Abstract

To tackle problems of human-computer interaction the traditional scope of humanmachine studies needs extending to include the complex cognitive skills of understanding, communication and problem solving. This extension requires a fusion of the conceptual and empirical tools of human factors with those of cognitive psychology. A methodological approach to this fusion is outlined as a background for three studies of structured human-.computer dialogue. The studies involved a task in which secret messages were decoded in a number of discrete steps corresponding to computer commands. Each “command” required two numeric arguments. The study investigated underlying variables using questionnaire techniques in addition to user performance in an interactive version of the task.
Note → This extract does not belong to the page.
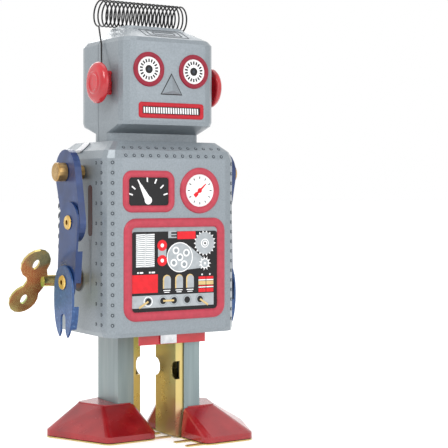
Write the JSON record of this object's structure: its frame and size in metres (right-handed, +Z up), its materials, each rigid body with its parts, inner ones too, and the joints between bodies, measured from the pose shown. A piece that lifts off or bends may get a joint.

Three factors concerning the order of arguments in a command string were investigated: the consistent positioning of a recurrent argument, the relationship between argument entry order and their order in natural language, and the relationship between argument entry order and the position of argument values on a VDU. In Study I software specialists were asked to design command structures for the task and to give reasons for their choices. In Study II naive subjects were asked to choose between telegrams in which alternative argument orders were expressed in terms of alternative word orders. In the interactive version of the task, used in Study III, positionally consistent systems were most readily learned, but this depended on having the recurrent argument in the first position. With positionally inconsistent systems there were reliable effects due to the position of the direct object of individual command verbs.